Stored data —
....

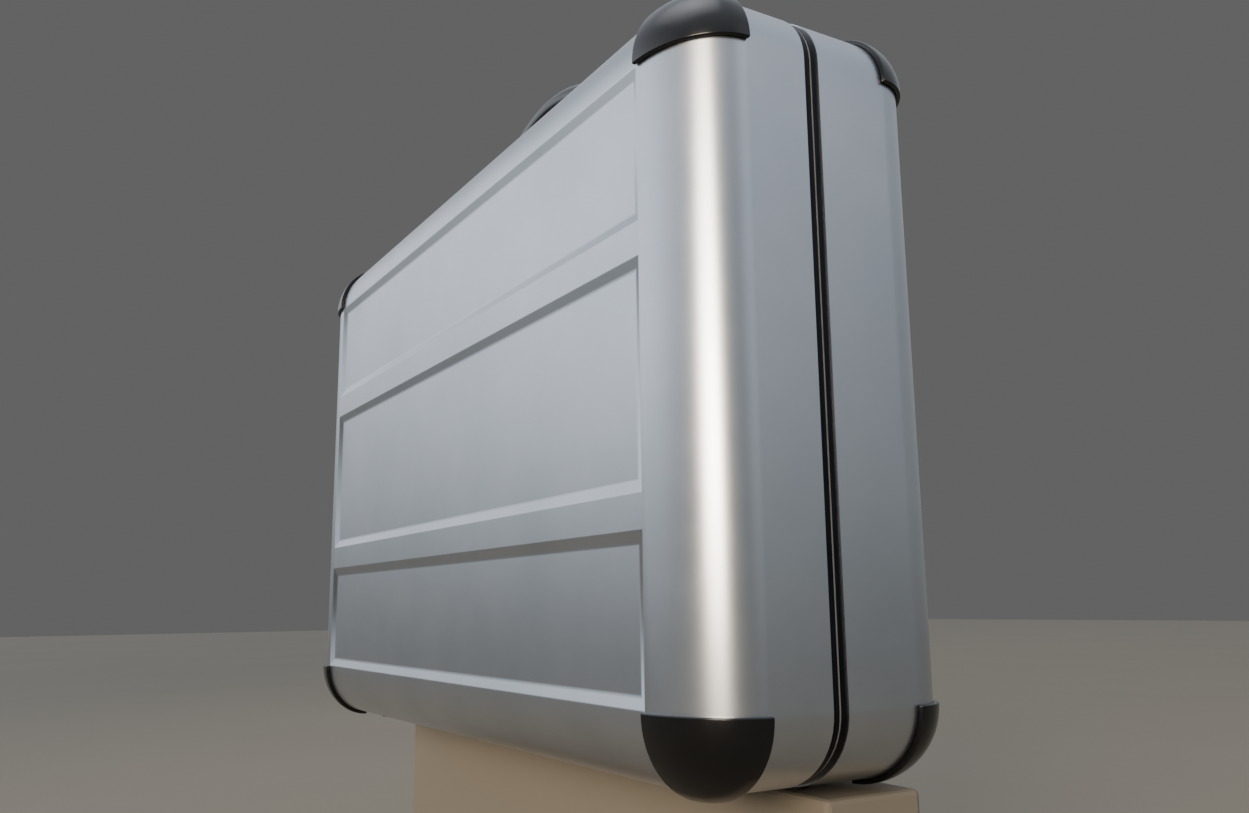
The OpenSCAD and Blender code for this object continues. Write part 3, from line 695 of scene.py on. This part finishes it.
def bowedGrip():
    # The left half: its oval section turned round the flat arc, then round the tight corner
    arcZ = case["top"] + grip["rise"] - grip["thick"] / 2 - grip["arc"]
    turn = math.radians(grip["halfArc"])
    cornerX = (grip["arc"] - grip["corner"]) * math.sin(turn)
    cornerZ = arcZ + (grip["arc"] - grip["corner"]) * math.cos(turn)
    oval = ((grip["thick"] - grip["sideFlat"]) / 2, grip["sideRound"])
    deselectAll()
    bpy.ops.mesh.primitive_plane_add(size=2, rotation=(0, math.pi / 2, 0))
    bow = bpy.context.object
    bow.name = bow.data.name = "handleBow"
    bpy.ops.object.transform_apply(location=False, rotation=True, scale=False)
    startEdit(bow, "VERT", everything=True)
    bpy.ops.transform.resize(value=(1, grip["wide"] / 2 / oval[1], grip["thick"] / 2 / oval[0]),
                             center_override=(0, 0, 0))
    bpy.ops.mesh.bevel(offset=1, segments=10, affect="VERTICES", clamp_overlap=False)
    bpy.ops.mesh.select_all(action="SELECT")
    bpy.ops.transform.resize(value=(1, oval[1] * mm, oval[0] * mm), center_override=(0, 0, 0))
    bpy.ops.transform.translate(value=(0, grip["y"] * mm, (arcZ + grip["arc"]) * mm))
    bpy.ops.mesh.select_mode(type="FACE")
    bpy.ops.mesh.select_all(action="SELECT")
    bpy.ops.mesh.spin(steps=12, angle=turn, center=(0, grip["y"] * mm, arcZ * mm), axis=(0, 1, 0))
    bpy.ops.mesh.spin(steps=20, angle=math.pi / 2 - turn, axis=(0, 1, 0),
                      center=(-cornerX * mm, grip["y"] * mm, cornerZ * mm))
    bpy.ops.mesh.extrude_region_move(
        TRANSFORM_OT_translate={"value": (0, 0, (case["top"] + grip["legEnd"] - cornerZ) * mm)})
    bpy.ops.mesh.inset(thickness=grip["endInset"] * mm, depth=0)
    pickFaces(bow, lambda middle, normal: abs(middle.x) < hair and abs(normal.x) > 0.99)
    bpy.ops.mesh.delete(type="FACE")  # the halves join here
    bpy.ops.mesh.select_all(action="SELECT")
    bpy.ops.mesh.normals_make_consistent(inside=False)
    endEdit()
    applyModifier(bow, "MIRROR", use_axis=(True, False, False), use_clip=True)
    easeEdges(bow, grip["ease"], segments=3, angle=50)
    smooth(bow, 35)
    return bow


# Linings, pocket and pen loops

lining = {"inset": 3.0, "face": 52.4, "reach": (50, 32, 42), "openEdge": 14.3, "thickness": 1.2,
          "ease": 0.4, "pipingRadius": 1.1, "pipingSides": 8, "pipingStart": 1.4}


def linedTray(name, side):
    size = (2 * (case["half"][0] - lining["inset"]), 2 * (lining["face"] + extraDepth(side)),
            2 * (case["half"][2] - lining["inset"]))
    tray = roundedBlock(name, size, lining["reach"], case["roundSteps"])
    cutAway(tray, (0, side * lining["openEdge"], 0), (0, -side, 0))
    applyModifier(tray, "SOLIDIFY", thickness=lining["thickness"] * mm, offset=-1,
                  use_even_offset=True)
    easeEdges(tray, lining["ease"], angle=60)
    smooth(tray, 40)
    return tray


def liningPiping(name, side):
    # Round cord sewn along the tray's open edge
    radius = lining["pipingRadius"]
    middle = lining["openEdge"] + lining["pipingStart"]
    stations = []
    for i in range(lining["pipingSides"]):
        turn = math.tau * i / lining["pipingSides"]
        inset = lining["inset"] + lining["thickness"] + radius * (1 - math.cos(turn))
        corner = [reach - (inset - lining["inset"]) for reach in lining["reach"][::2]]
        stations.append((side * (middle + radius * math.sin(turn)), inset, corner))
    ring = bridgeLoops(name, stations)
    smooth(ring, 60)
    return ring


# low and high are measured from the case's middle; each step is an inset and its share of fullness
pocket = {"halfWidth": 175, "low": -100, "high": 55, "back": -51.15, "fullness": 1.19,
          "steps": ((3, 0.1), (4, 0.45), (8, 0.35), (16, 0.3), (24, 0.15)), "cloth": 0.7,
          "hem": 9, "hemThick": 1.5, "hemStand": 1.0, "hemEase": 0.6}
stitch = {"length": 2.6, "thread": 0.55, "ease": 0.2, "pitch": 4.2, "margin": 2, "hemMargin": 1.6,
          "stand": 0.75}


def stitchRow(name, start, along, length):
    # One stitch is modelled, then repeated along the row
    size = [stitch["length"] if a else stitch["thread"] for a in along]
    row = easedBlock(name, size, start, stitch["ease"], 1)
    applyModifier(row, "ARRAY", count=int(length / stitch["pitch"]), use_relative_offset=False,
                  use_constant_offset=True,
                  constant_offset_displace=[a * stitch["pitch"] * mm for a in along])
    return row


def sewnPocket():
    # A cloth panel sewn down on three sides, standing a little full of the lining
    width = 2 * pocket["halfWidth"]
    height = pocket["high"] - pocket["low"]
    middleZ = case["middle"] + (pocket["low"] + pocket["high"]) / 2
    deselectAll()
    bpy.ops.mesh.primitive_plane_add(size=1, rotation=(math.pi / 2, 0, 0),
                                     location=(0, pocket["back"] * mm, middleZ * mm))
    panel = bpy.context.object
    panel.name = panel.data.name = "documentPocket"
    panel.scale = (width * mm, height * mm, 1)
    bpy.ops.object.transform_apply(location=True, rotation=True, scale=True)
    startEdit(panel, everything=True)
    bpy.ops.mesh.flip_normals()  # so that the panel faces the open side
    for inset, share in pocket["steps"]:
        bpy.ops.mesh.inset(thickness=inset * mm, depth=share * pocket["fullness"] * mm)

    def onBorder(a, b):
        upright = abs(a.x - b.x) < hair and abs(a.x) > pocket["halfWidth"] - hair
        level = abs(a.z - b.z) < hair and abs(abs(a.z - middleZ) - height / 2) < hair
        return upright or level

    pickEdges(panel, onBorder)
    bpy.ops.transform.edge_crease(value=1)
    bpy.ops.transform.vert_crease(value=1)
    endEdit()
    applyModifier(panel, "SUBSURF", levels=3, render_levels=3)
    applyModifier(panel, "SOLIDIFY", thickness=pocket["cloth"] * mm, offset=1)
    smooth(panel, 60)
    return panel


def pocketHem():
    # The folded band along the pocket's open top edge
    size = (2 * pocket["halfWidth"], pocket["hemThick"], pocket["hem"])
    place = (0, pocket["back"] + pocket["hemStand"],
             case["middle"] + pocket["high"] - pocket["hem"] / 2)
    hem = easedBlock("pocketHem", size, place, pocket["hemEase"], 4)
    smooth(hem, 50)
    return hem


def pocketStitches():
    margin = stitch["margin"]
    half = pocket["halfWidth"] - margin
    level = 2 * half - margin
    upright = pocket["high"] - pocket["low"] - pocket["hem"] - 2 * margin
    y = pocket["back"] + stitch["stand"]
    low = case["middle"] + pocket["low"] + margin
    high = case["middle"] + pocket["high"] - pocket["hem"] + stitch["hemMargin"]
    rows = [stitchRow("hemRow", (-half + margin, y + pocket["hemStand"], high), (1, 0, 0), level),
            stitchRow("lowRow", (-half + margin, y, low), (1, 0, 0), level),
            stitchRow("leftRow", (-half, y, low + margin), (0, 0, 1), upright),
            stitchRow("rightRow", (half, y, low + margin), (0, 0, 1), upright)]
    return joinPieces(rows, "pocketStitches")


penLoop = {"pitch": 26, "width": 16, "low": 72, "high": 92, "rise": 2.0, "tack": 2, "bulge": 0.7,
           "cloth": 0.8, "ease": 0.2}


def elasticLoops():
    # Elastic webbing, tacked down at both sides and arched between them
    made = []
    z = case["middle"] + (penLoop["low"] + penLoop["high"]) / 2
    for i in (-1, 0, 1):
        centre = i * penLoop["pitch"]
        deselectAll()
        bpy.ops.mesh.primitive_grid_add(x_subdivisions=16, y_subdivisions=2, size=1,
                                        rotation=(math.pi / 2, 0, 0),
                                        location=(centre * mm, pocket["back"] * mm, z * mm))
        loop = bpy.context.object
        loop.scale = (penLoop["width"] * mm, (penLoop["high"] - penLoop["low"]) * mm, 1)
        bpy.ops.object.transform_apply(location=True, rotation=True, scale=True)
        startEdit(loop, "VERT")
        mesh = bmesh.from_edit_mesh(loop.data)
        for vert in mesh.verts:
            away = min(1, abs(vert.co.x / mm - centre) / (penLoop["width"] / 2 - penLoop["tack"]))
            vert.co.y += penLoop["rise"] * mm * math.cos(away * math.pi / 2) ** penLoop["bulge"]
        bmesh.update_edit_mesh(loop.data)
        bpy.ops.mesh.select_all(action="SELECT")
        bpy.ops.mesh.flip_normals()
        endEdit()
        applyModifier(loop, "SOLIDIFY", thickness=penLoop["cloth"] * mm, offset=1)
        made.append(loop)
    loops = joinPieces(made, "elasticPenLoops")
    easeEdges(loops, penLoop["ease"], angle=50)
    smooth(loops, 50)
    return loops


# Hardware

# How far each kind of fixing has its edges eased, under the start of its node's name
easing = {"hinge_leaf": 0.3, "hinge_pins": 0.4, "base_rivets": 0.8, "lid_rivets": 0.8, "feet": 1.2,
          "handle_tang": 0.5, "handle_bracket": 0.45, "handle_pins": 0.6, "bracket_screws": 0.8,
          "latch_case": 0.6, "latch_hasp": 0.4, "hasp_pins": 0.3, "latch_button": 0.3,
          "dial": 0.25, "dial_axles": 0.2, "latch_screws": 0.5, "catch_plate": 0.35,
          "stay_base_link": 0.3, "stay_lid_link": 0.3, "stay_elbow": 0.5, "stay_studs": 0.5,
          "guard_screws": 0.4}


def dressedCopy(node):
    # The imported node's own shape, with its triangles merged into whole faces and its edges eased
    piece = bpy.data.objects.new(camelName(node), frame["nodes"][node].data.copy())
    piece.data.name = piece.name
    bpy.context.scene.collection.objects.link(piece)
    startEdit(piece, "VERT", everything=True)
    bpy.ops.mesh.remove_doubles(threshold=0.002 * mm)
    bpy.ops.mesh.dissolve_limited(angle_limit=math.radians(0.5))
    endEdit()
    if piece.data.has_custom_normals:
        bpy.ops.mesh.customdata_custom_splitnormals_clear()
    kinds = [kind for kind in easing if node.startswith(kind)]
    easeEdges(piece, easing[max(kinds, key=len)], segments=3, angle=30)
    smooth(piece, 30)
    return piece


# textSize is the font's, which makes a digit about 2.5 high
dialDigits = {"radius": 4.604, "textSize": 3.375, "thickness": 0.05}


def wheelDigits(node):
    # Ten digits round a wheel, each set flat on one of its ten flats
    low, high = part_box(node)
    centre = (low + high) / 2
    digits = []
    for number in range(10):
        deselectAll()
        bpy.ops.object.text_add()
        text = bpy.context.object
        text.data.body = str(number)
        text.data.align_x = text.data.align_y = "CENTER"
        text.data.size = dialDigits["textSize"] * mm
        text.data.extrude = dialDigits["thickness"] / 2 * mm
        bpy.ops.object.convert(target="MESH")
        digit = bpy.context.object
        turn = Matrix.Rotation(-number * math.tau / 10, 4, "X")
        lift = Matrix.Translation((0, 0, dialDigits["radius"] * mm))
        digit.data.transform(Matrix.Translation(centre) @ turn @ lift)
        startEdit(digit, "VERT", everything=True)
        bpy.ops.mesh.remove_doubles(threshold=0.001 * mm)
        endEdit()
        digits.append(digit)
    return joinPieces(digits, camelName(node.replace("dial", "dialDigits")))


# Build

standCamera()
layFloor()
lightStudio()
print("camera, floor and light are up")

finishes = {
    "shell_aluminium": satinAnodisedAluminium(),
    "black_frame": blackAnodisedExtrusion(),
    "guard_plastic": mouldedPlastic("mouldedBlackAbs", "#060607", "#0b0b0d", 0.17),
    "grip_plastic": mouldedPlastic("glossyBlackNylon", "#08080a", "#0f0f12", 0.12),
    "seal_rubber": pressedRubber("pressedRubber", "#232325", "#2d2d30"),
    "bright_plate": satinNickelPlate(),
    "steel": zincPlatedSteel(),
    "dial_metal": nickelledBrass(),
    "lining_fabric": wovenCloth("wovenPolyesterLining", 1.2, "#3d4046", "#5c6068"),
}
# The seal strip's lighter grey is partly its rubber and partly a painted highlight: it stands in for
# the light line along the band between the frames
sealWithPaintedHighlight = pressedRubber("extrudedSealStrip", "#5f5f62", "#6e6e71")
webbing = wovenCloth("elasticWebbing", 0.9, "#18181b", "#2c2c31")
stitching = wovenCloth("stitchingThread", 0.5, "#8a8c92", "#a5a7ad")
enamel = digitPaint()

for half, side in (("lid", -1), ("base", 1)):
    finishPiece(pressedShell(f"{half}Shell", side), half, "shell_aluminium",
                finishes["shell_aluminium"], f"{half}_shell")
    finishPiece(extrudedFrame(f"{half}Frame", side), half, "black_frame",
                finishes["black_frame"], f"{half}_frame")
finishPiece(pressedSeal(), "base", "seal_rubber", sealWithPaintedHighlight, "gasket")
print("shells, frames and seal are made")

for piece, half, node in cornerGuards():
    finishPiece(piece, half, "guard_plastic", finishes["guard_plastic"], node)
finishPiece(bowedGrip(), "handle", "grip_plastic", finishes["grip_plastic"], "handle_grip")
print("guards and handle are made")

for half, side in (("lid", -1), ("base", 1)):
    finishPiece(linedTray(f"{half}Lining", side), half, "lining_fabric",
                finishes["lining_fabric"], f"{half}_lining")
    finishPiece(liningPiping(f"{half}LiningPiping", side), half, "lining_fabric", webbing)
panel = finishPiece(sewnPocket(), "lid", "lining_fabric", finishes["lining_fabric"],
                    "document_pocket")
hem = finishPiece(pocketHem(), "lid", "lining_fabric", webbing)
stitches = finishPiece(pocketStitches(), "lid", "lining_fabric", stitching)
finishPiece(elasticLoops(), "lid", "lining_fabric", webbing, "pen_loops")
print("linings, pocket and pen loops are made")

bodies = frame["record"]["behaviour"]["bodies"]
bodyOf = {node: body for body, nodes in bodies.items() for node in nodes}
for part in frame["record"]["subparts"]:
    node, slotName = part["node"], part["material_slot"]
    if frame["nodes"][node].hide_render:
        continue  # a piece made above stands for it
    finishPiece(dressedCopy(node), bodyOf[node], slotName, finishes[slotName], node)
    if slotName == "dial_metal":
        finishPiece(wheelDigits(node), bodyOf[node], slotName, enamel)
print("hinges, latches, stays and fixings are dressed")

....

Requirement — From the line with "# The imported" through the line with "return piece", set down every line exactly and nothing besides.

Answer below —
    # The imported node's own shape, with its triangles merged into whole faces and its edges eased
    piece = bpy.data.objects.new(camelName(node), frame["nodes"][node].data.copy())
    piece.data.name = piece.name
    bpy.context.scene.collection.objects.link(piece)
    startEdit(piece, "VERT", everything=True)
    bpy.ops.mesh.remove_doubles(threshold=0.002 * mm)
    bpy.ops.mesh.dissolve_limited(angle_limit=math.radians(0.5))
    endEdit()
    if piece.data.has_custom_normals:
        bpy.ops.mesh.customdata_custom_splitnormals_clear()
    kinds = [kind for kind in easing if node.startswith(kind)]
    easeEdges(piece, easing[max(kinds, key=len)], segments=3, angle=30)
    smooth(piece, 30)
    return piece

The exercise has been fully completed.